Only the lines from the start of the material through the line containing "lathe(bm, disc(1.9, raised, mark_top" are to be extracted, exactly as they appear.

----- Exercise data -----

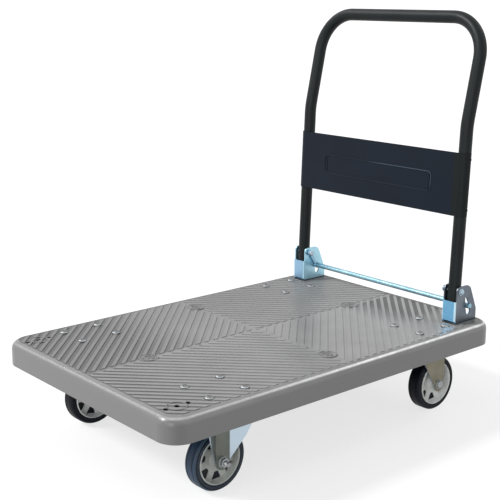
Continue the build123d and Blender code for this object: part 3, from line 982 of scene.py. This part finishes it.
roundels = ((-293, 0), (293, 0), (0, 220), (0, -220))
gates = ((0, 0), (0, 160), (0, -160), (-160, 0), (160, 0))
outer_ring = (17.4, 20.5)           # inner and outer radius, also of the rings round the spare holes
mark_base = tread_floor - 0.3
mark_top = deck_top + 0.5


def add_roundel(bm, place):
    """A low disc with two raised rings, a middle and eight dots."""
    plate = tread_floor + 0.8
    raised = plate - 0.2
    lathe(bm, disc(21.5, mark_base, plate, 0.3), 64, place)
    lathe(bm, ring(*outer_ring, raised, mark_top), 64, place)
    lathe(bm, ring(9.0, 11.4, raised, mark_top - 0.1), 48, place)
    lathe(bm, disc(3.2, raised, mark_top - 0.1), 32, place)
    for n in range(8):
        dot = place @ Matrix.Rotation(math.pi / 4 * n, 4, "Z") @ standing_at(14.4, 0)
        lathe(bm, disc(1.9, raised, mark_top - 0.2), 20, dot)


def make_deck_marks():
    """The roundels, the rings round two spare holes and the gate marks."""
    bm = bmesh.new()
    for x, y in roundels:
        add_roundel(bm, standing_at(x, y))
    for side in (1, -1):
        lathe(bm, ring(*outer_ring, mark_base, mark_top), 64, standing_at(spare_holes, side * leg_line))
    for x, y in gates:
        lathe(bm, disc(3.4, mark_base, tread_floor + 0.5), 24, standing_at(x, y))
    add_piece("deck_marks", to_mesh("marks", bm), deck_mark, "cart")


make_deck_marks()

# ---- panel trim ----


def panel_frame():
    """The handle's pivot in the middle plane, and the directions up the legs and out of the panel."""
    lean = math.radians(handle_lean)
    up = Vector((math.sin(lean), 0, math.cos(lean)))
    out = Vector((-math.cos(lean), 0, math.sin(lean)))
    pivot = loose_centre("pivot_nuts", 1)
    return Vector((pivot.x, 0, pivot.z)), up, out


def make_panel_bead():
    """The raised line of the pressed frame."""
    half_width, top, bottom, wire = 168, 20, -25, 1.0
    axis, up, out = panel_frame()
    middle = axis + up * (panel_foot + panel_height / 2) * MM + out * (panel_wrap + 0.4) * MM
    corners = [(-half_width, bottom), (half_width, bottom), (half_width, top), (-half_width, top)]
    points = [middle + Vector((0, y * MM, 0)) + up * z * MM for y, z in rounded(corners, 10.5, 6)]
    bead = wire_mesh("bead", points + points[:2], wire * MM)
    add_piece("panel_bead", bead, bead_paint, "handle", (), 180)


def make_panel_rivets():
    """A rivet near each corner, on the outer side of the sheet that wraps the legs."""
    inset = 14
    rivet = [(0, -0.5), (3.6, -0.5), (3.6, 0.3), (2.6, 1.1), (0, 1.4)]
    axis, up, _ = panel_frame()
    bm = bmesh.new()
    for side in (1, -1):
        sideways = Vector((0, side * (leg_line + panel_wrap) * MM, 0))
        for height in (inset, panel_height - inset):
            lathe(bm, rivet, 24, axis_y(axis + up * (panel_foot + height) * MM + sideways, side))
    add_piece("panel_rivets", to_mesh("rivets", bm), handle_paint, "handle")


make_panel_bead()
make_panel_rivets()
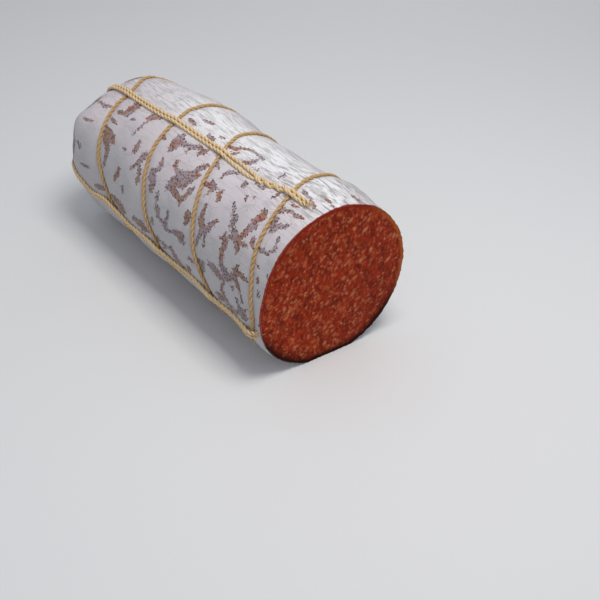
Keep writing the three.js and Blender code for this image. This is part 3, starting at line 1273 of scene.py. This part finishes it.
@dataclass(frozen=True)
class TwineFinish:
    """Twisted straw-coloured fibre."""

    tone: Tone
    fibre: Grit = Grit(0.33, 3.0, 0.7)
    fibre_band: Band = (0.32, 0.66)
    fibre_length: float = 0.16
    wear: Patches = Patches(Grit(6.0), (0.5, 0.75), 0.5)
    # Painted shade: the plies darken on their sides that face each other
    ply_shade_band: Band = (-0.5, 0.1)
    ply_shade_share: float = 0.6
    bump_height: float = 0.12
    roughness: Pair = (0.75, 0.15)
    specular: float = 0.25

    def make(self) -> bpy.types.Material:
        """Makes the finish.

        Returns:
            The twine's material.
        """
        light, worn, deep = self.tone.value
        board = Board("twine_" + self.tone.name.lower())
        side = board.mark("side_x")
        inputs = {0: side, 1: board.mark("side_y"), 2: board.mark("along") * self.fibre_length}
        fibre = board.noise(self.fibre, board.add("ShaderNodeCombineXYZ", {}, inputs))
        layers = (
            (self.wear.on(board), worn),
            # Painted shade between the plies
            ((1 - side.step(*self.ply_shade_band)) * self.ply_shade_share, deep),
        )
        return board.surface(
            {
                "Base Color": board.layered(board.mix(fibre.step(*self.fibre_band), worn, light), layers),
                "Roughness": self.roughness[0] + self.roughness[1] * fibre,
                "Normal": board.bump(fibre, self.bump_height),
                "Specular IOR Level": self.specular,
            }
        )


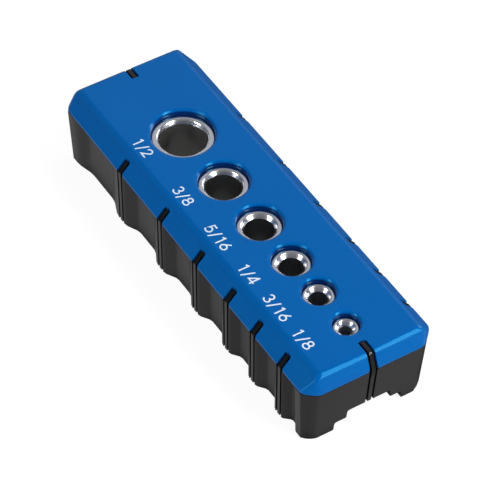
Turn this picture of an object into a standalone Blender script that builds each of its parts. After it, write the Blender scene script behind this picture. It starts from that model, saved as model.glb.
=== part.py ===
# Portable drilling guide: six hardened steel bushings in a two-piece plastic block.
# Metres, +Z up. +X runs from the largest bore to the smallest, -Y is the side with the size labels.
# The origin is at the centre of the underside.

import math

import bmesh
import bpy

for leftover in list(bpy.data.objects):
    bpy.data.objects.remove(leftover, do_unlink=True)

# Overall sizes
overall_height = 0.0238
fit_gap = 0.0003
parting_gap = 0.0003

# Blue top cover: a shallow shell with sloping flanks and cut corners
cover_width = 0.0394
cover_height = 0.0052
cover_lip = 0.0005
cover_side_slope = 0.0042
cover_end_slope = 0.00195
cover_edge_round = 0.0010
cover_top_wall = 0.0026
cover_side_wall = 0.0024
cover_end_wall = 0.0025
near_cut_along = 0.0031
near_cut_across = 0.0037
far_cut_along = 0.0043
far_cut_across = 0.0045
corner_bulge = 0.0002
dish_run = 0.00115
dish_depth = 0.0010

# Sight lines: a slot in the cover and a bead between two grooves on the base
sight_width = 0.0024
slot_corner = 0.0006
slot_flare = 0.0004
bead_width = 0.0011
bead_bend = 0.0012
groove_depth = 0.0007
bead_below_cover = 0.00025
side_slot_reach = 0.0029
end_slot_reach = 0.0062

# Black base: finger scallops between the sight lines, leaning sides, stepped channel underneath
end_face_inset = 0.0001
end_lean = 0.0012
side_lean = 0.0004
post_lean = 0.0006
near_foot_cut_along = 0.0023
near_foot_cut_across = 0.0044
far_foot_cut_along = 0.0036
far_foot_cut_across = 0.0056
foot_bulge = 0.0004
land_width = 0.0027
scallop_depth = 0.0020
first_scallop_from_end = 0.0056
ramp_start = 0.0010
ramp_share = 0.25
channel_width = 0.0131
channel_height = 0.0059
step_width = 0.0204
step_height = 0.0031
channel_inner_round = 0.0008
channel_outer_round = 0.0005
bushing_shoulder = 0.0015

# The row of guides from the blank end: label, bore, wall, web of plastic before it, width of the lead-in
blank_end = 0.0227
short_end = 0.0097
guides = [
    ("1_2", 0.0127000, 0.00195, 0.0, 0.00060),
    ("3_8", 0.0095250, 0.00175, 0.0057, 0.00070),
    ("5_16", 0.0079375, 0.00183, 0.0053, 0.00090),
    ("1_4", 0.0063500, 0.00178, 0.0045, 0.00095),
    ("3_16", 0.0047625, 0.00168, 0.0036, 0.00095),
    ("1_8", 0.0031750, 0.00163, 0.0052, 0.00095),
]
bushing_below_top = 0.0018
bushing_rim_round = 0.0005
lead_in_depth = 0.0012
collar_step = 0.0010
collar_thickness = 0.0018

# Cover screws, driven from below into bosses under the cover
screw_from_end = 0.0110
screw_diameter = 0.0029
screw_head_diameter = 0.0050
screw_head_height = 0.0018
screw_head_chamfer = 0.0008
screw_head_seat = 0.0045
screw_web = 0.0070
screw_point = 0.0010
screw_tip_gap = 0.0021
boss_diameter = 0.0054
boss_bore_rest = 0.0019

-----

* _Output_
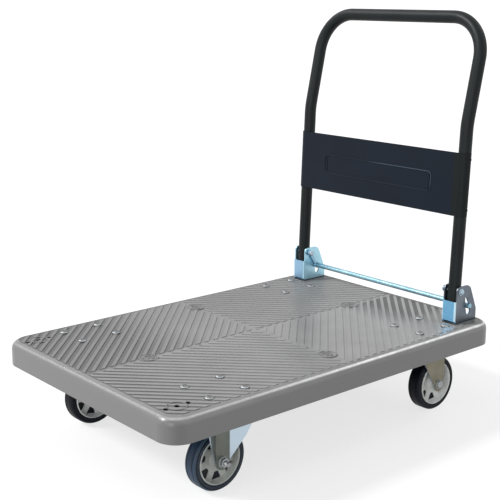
Continue the build123d and Blender code for this object: part 3, from line 982 of scene.py. This part finishes it.
roundels = ((-293, 0), (293, 0), (0, 220), (0, -220))
gates = ((0, 0), (0, 160), (0, -160), (-160, 0), (160, 0))
outer_ring = (17.4, 20.5)           # inner and outer radius, also of the rings round the spare holes
mark_base = tread_floor - 0.3
mark_top = deck_top + 0.5


def add_roundel(bm, place):
    """A low disc with two raised rings, a middle and eight dots."""
    plate = tread_floor + 0.8
    raised = plate - 0.2
    lathe(bm, disc(21.5, mark_base, plate, 0.3), 64, place)
    lathe(bm, ring(*outer_ring, raised, mark_top), 64, place)
    lathe(bm, ring(9.0, 11.4, raised, mark_top - 0.1), 48, place)
    lathe(bm, disc(3.2, raised, mark_top - 0.1), 32, place)
    for n in range(8):
        dot = place @ Matrix.Rotation(math.pi / 4 * n, 4, "Z") @ standing_at(14.4, 0)
        lathe(bm, disc(1.9, raised, mark_top - 0.2), 20, dot)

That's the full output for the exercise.